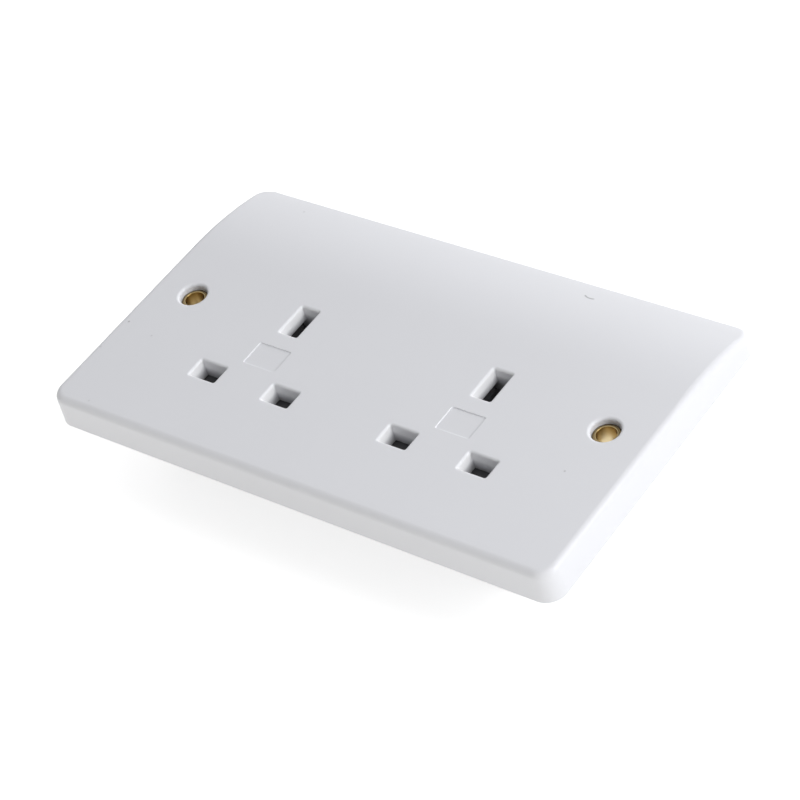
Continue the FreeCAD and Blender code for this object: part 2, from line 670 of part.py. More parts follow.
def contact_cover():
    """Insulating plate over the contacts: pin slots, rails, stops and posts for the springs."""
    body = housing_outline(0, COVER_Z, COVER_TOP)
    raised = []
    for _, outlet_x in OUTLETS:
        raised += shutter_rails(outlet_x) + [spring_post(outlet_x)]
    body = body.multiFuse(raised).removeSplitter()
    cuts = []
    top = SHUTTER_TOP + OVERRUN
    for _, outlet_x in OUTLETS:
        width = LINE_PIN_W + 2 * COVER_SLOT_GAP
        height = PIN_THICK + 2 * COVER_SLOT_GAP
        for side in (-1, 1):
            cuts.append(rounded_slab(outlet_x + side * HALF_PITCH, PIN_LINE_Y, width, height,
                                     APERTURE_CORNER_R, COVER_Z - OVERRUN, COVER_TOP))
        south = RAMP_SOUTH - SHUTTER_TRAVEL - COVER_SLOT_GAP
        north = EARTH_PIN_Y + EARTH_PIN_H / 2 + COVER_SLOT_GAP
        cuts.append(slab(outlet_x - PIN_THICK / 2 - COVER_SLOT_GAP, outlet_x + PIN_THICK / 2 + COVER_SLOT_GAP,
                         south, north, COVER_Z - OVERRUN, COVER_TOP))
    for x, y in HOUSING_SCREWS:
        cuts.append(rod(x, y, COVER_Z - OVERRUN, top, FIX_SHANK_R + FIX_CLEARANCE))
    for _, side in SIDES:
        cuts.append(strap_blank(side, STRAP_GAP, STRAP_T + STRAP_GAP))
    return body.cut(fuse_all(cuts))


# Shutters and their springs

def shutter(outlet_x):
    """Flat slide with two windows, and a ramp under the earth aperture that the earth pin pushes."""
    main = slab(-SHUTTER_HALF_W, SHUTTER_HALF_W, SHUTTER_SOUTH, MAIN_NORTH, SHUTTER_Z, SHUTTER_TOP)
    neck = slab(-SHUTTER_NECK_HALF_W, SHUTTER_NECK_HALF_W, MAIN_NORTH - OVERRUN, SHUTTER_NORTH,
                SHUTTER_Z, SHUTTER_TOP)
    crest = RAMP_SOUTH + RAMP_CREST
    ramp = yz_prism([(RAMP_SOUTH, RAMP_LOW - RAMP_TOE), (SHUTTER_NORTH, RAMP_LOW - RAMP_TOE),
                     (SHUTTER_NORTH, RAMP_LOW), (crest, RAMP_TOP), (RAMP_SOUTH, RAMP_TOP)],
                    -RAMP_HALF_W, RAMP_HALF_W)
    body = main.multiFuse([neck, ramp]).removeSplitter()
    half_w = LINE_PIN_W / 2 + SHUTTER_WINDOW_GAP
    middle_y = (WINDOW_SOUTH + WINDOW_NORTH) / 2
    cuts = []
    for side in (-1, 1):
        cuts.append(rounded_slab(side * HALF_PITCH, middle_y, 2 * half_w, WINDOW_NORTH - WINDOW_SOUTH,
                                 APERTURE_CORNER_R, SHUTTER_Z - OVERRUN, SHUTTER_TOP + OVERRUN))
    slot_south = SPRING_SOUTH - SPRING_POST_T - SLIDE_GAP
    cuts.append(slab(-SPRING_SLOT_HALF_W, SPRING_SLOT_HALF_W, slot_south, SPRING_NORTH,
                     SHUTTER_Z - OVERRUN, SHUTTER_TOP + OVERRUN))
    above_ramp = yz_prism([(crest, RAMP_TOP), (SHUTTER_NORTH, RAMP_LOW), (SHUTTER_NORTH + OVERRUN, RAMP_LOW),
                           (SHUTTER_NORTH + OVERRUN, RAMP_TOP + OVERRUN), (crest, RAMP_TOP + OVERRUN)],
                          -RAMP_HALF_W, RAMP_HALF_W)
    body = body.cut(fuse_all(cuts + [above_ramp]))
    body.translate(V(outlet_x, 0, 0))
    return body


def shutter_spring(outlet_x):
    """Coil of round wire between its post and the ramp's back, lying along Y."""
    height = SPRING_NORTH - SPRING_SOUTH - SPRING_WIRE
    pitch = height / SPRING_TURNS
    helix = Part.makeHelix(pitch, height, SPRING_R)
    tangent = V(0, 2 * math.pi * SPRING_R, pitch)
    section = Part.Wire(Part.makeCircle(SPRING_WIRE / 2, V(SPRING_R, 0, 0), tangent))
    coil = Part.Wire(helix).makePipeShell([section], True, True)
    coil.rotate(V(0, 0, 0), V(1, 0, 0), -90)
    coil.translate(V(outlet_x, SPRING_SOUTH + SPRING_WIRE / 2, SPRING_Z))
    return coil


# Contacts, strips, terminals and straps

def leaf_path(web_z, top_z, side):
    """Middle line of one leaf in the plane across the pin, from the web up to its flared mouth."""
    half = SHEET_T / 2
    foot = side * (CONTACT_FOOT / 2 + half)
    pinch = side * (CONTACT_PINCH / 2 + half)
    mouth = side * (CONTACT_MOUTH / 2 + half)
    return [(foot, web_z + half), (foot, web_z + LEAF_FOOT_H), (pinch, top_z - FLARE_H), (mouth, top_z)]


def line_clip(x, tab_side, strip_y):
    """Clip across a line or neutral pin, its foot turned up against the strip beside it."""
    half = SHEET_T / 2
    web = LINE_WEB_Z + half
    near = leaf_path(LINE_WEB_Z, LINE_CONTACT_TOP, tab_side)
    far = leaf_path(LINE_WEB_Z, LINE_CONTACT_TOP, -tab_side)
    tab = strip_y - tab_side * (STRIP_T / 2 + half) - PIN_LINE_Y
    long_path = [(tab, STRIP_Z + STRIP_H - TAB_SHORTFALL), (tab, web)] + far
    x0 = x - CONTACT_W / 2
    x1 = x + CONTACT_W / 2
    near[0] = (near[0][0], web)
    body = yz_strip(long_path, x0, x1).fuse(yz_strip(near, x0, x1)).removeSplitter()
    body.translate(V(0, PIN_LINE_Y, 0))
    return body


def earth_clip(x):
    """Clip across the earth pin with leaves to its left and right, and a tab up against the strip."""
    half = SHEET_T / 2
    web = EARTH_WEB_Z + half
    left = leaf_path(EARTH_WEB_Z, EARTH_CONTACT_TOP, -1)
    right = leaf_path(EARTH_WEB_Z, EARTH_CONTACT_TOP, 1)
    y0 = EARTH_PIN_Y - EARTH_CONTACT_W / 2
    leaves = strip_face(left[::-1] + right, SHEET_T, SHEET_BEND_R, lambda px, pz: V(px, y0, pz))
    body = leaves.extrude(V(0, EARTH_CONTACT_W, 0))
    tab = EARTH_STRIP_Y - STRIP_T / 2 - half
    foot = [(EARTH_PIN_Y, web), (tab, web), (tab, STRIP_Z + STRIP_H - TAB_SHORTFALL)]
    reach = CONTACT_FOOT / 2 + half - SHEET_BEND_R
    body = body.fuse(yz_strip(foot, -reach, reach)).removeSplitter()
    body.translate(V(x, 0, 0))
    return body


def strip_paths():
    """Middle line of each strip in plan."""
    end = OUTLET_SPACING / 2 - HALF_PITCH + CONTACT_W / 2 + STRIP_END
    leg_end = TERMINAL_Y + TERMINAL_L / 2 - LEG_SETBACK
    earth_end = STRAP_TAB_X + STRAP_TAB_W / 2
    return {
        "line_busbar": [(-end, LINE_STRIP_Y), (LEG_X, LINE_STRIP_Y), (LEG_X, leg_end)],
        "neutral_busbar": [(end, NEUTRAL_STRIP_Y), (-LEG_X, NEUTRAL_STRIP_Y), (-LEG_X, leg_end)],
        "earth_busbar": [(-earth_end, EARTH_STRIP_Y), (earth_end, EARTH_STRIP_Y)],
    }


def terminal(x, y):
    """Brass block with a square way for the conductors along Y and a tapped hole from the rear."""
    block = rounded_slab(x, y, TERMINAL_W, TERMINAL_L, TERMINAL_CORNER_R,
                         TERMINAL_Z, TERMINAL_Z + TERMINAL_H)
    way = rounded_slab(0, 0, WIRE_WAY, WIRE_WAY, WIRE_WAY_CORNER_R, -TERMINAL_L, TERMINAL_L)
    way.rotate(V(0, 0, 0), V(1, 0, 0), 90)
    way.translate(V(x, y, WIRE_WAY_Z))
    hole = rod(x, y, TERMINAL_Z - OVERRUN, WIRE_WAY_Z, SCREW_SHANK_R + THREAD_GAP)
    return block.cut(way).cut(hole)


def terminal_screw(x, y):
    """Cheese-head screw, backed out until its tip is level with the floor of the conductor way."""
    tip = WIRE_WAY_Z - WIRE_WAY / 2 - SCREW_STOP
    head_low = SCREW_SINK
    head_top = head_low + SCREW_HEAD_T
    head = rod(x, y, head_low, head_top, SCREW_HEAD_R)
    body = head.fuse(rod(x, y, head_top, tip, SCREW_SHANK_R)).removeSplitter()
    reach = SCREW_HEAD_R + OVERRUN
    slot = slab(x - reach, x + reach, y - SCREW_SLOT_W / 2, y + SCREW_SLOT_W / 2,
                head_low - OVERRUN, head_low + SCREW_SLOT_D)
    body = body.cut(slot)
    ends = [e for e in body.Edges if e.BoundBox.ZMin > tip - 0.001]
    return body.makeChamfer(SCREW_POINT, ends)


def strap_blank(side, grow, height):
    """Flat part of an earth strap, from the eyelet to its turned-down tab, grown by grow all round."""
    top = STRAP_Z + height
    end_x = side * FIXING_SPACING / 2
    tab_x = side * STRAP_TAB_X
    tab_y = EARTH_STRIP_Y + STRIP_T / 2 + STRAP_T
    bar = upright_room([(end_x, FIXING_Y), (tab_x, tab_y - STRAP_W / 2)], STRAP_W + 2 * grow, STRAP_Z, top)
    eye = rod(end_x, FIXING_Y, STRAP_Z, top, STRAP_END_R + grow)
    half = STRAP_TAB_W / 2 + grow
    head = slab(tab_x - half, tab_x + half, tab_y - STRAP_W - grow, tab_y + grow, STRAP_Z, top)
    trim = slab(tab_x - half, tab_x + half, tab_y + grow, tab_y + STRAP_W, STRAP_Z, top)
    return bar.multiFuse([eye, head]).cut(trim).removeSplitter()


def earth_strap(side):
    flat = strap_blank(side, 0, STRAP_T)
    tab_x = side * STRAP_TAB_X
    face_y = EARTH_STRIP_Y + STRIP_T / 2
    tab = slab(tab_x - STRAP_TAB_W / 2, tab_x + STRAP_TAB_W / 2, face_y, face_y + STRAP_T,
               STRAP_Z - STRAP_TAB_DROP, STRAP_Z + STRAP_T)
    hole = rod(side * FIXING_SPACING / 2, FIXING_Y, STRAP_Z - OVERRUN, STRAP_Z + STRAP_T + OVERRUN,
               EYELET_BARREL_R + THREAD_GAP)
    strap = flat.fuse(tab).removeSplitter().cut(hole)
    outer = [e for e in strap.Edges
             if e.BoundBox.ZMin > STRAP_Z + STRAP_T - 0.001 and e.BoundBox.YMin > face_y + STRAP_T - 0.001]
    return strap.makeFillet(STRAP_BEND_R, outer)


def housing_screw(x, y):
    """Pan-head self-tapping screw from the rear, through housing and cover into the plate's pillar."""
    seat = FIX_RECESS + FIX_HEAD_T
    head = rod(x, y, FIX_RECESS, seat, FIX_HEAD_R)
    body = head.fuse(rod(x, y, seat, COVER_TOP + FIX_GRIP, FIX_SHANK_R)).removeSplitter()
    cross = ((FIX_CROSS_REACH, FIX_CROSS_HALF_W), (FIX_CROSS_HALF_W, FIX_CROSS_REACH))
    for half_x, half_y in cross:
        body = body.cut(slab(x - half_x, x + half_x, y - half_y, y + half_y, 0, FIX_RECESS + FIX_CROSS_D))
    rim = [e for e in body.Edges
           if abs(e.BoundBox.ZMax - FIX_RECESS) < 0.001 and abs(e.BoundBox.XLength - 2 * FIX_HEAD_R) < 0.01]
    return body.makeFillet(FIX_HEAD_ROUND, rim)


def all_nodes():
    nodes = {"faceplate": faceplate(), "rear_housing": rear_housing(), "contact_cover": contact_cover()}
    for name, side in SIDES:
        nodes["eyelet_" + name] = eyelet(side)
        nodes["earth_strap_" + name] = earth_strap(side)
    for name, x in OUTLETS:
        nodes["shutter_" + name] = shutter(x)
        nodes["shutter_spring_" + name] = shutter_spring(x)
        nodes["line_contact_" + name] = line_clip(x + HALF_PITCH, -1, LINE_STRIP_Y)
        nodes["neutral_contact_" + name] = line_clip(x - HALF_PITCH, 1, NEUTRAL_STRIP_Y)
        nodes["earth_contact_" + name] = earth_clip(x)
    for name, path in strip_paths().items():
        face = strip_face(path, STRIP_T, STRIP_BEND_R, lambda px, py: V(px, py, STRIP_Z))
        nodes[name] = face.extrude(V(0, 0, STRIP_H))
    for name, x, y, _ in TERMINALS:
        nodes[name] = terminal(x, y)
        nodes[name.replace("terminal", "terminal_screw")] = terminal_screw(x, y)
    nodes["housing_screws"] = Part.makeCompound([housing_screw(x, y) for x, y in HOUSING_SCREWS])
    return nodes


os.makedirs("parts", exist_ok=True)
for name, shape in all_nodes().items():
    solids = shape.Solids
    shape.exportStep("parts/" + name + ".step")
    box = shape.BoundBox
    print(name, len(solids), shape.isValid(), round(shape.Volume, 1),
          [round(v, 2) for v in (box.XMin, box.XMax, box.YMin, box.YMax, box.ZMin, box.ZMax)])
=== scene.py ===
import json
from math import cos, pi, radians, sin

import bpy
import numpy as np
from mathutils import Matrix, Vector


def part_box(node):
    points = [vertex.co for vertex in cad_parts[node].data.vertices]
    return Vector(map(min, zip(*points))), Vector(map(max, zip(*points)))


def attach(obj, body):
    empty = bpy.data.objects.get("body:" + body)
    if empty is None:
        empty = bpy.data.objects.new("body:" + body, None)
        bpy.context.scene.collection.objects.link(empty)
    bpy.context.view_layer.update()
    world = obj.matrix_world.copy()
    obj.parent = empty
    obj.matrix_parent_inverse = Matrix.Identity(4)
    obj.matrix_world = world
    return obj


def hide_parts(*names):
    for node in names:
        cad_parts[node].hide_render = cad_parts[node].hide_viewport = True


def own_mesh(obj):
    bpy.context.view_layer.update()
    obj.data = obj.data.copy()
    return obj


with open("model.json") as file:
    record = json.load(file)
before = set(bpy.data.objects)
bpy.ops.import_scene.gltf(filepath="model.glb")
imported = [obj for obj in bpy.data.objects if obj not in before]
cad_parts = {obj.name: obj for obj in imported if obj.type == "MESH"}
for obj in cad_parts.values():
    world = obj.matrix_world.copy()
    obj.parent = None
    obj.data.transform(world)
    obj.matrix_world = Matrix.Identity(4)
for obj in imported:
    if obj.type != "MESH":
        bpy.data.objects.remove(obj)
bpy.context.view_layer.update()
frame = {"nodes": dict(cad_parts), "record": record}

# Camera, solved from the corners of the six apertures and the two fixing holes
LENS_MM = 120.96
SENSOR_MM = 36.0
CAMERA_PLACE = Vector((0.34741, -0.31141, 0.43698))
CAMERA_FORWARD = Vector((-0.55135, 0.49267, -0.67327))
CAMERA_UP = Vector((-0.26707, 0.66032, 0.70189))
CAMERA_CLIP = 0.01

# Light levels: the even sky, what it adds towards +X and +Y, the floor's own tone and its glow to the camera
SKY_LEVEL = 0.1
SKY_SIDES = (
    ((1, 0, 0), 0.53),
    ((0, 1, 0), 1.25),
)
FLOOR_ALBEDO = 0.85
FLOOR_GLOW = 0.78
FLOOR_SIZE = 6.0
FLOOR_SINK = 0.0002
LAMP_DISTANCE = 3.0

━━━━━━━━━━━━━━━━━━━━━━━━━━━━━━

**Set exercise**
Only the lines from the one containing "box = shape.BoundBox" through the one containing "obj.matrix_parent_inverse = Matrix.Identity(4)" are to be reproduced, exactly as they appear.

**Task result**
    box = shape.BoundBox
    print(name, len(solids), shape.isValid(), round(shape.Volume, 1),
          [round(v, 2) for v in (box.XMin, box.XMax, box.YMin, box.YMax, box.ZMin, box.ZMax)])
=== scene.py ===
import json
from math import cos, pi, radians, sin

import bpy
import numpy as np
from mathutils import Matrix, Vector


def part_box(node):
    points = [vertex.co for vertex in cad_parts[node].data.vertices]
    return Vector(map(min, zip(*points))), Vector(map(max, zip(*points)))


def attach(obj, body):
    empty = bpy.data.objects.get("body:" + body)
    if empty is None:
        empty = bpy.data.objects.new("body:" + body, None)
        bpy.context.scene.collection.objects.link(empty)
    bpy.context.view_layer.update()
    world = obj.matrix_world.copy()
    obj.parent = empty
    obj.matrix_parent_inverse = Matrix.Identity(4)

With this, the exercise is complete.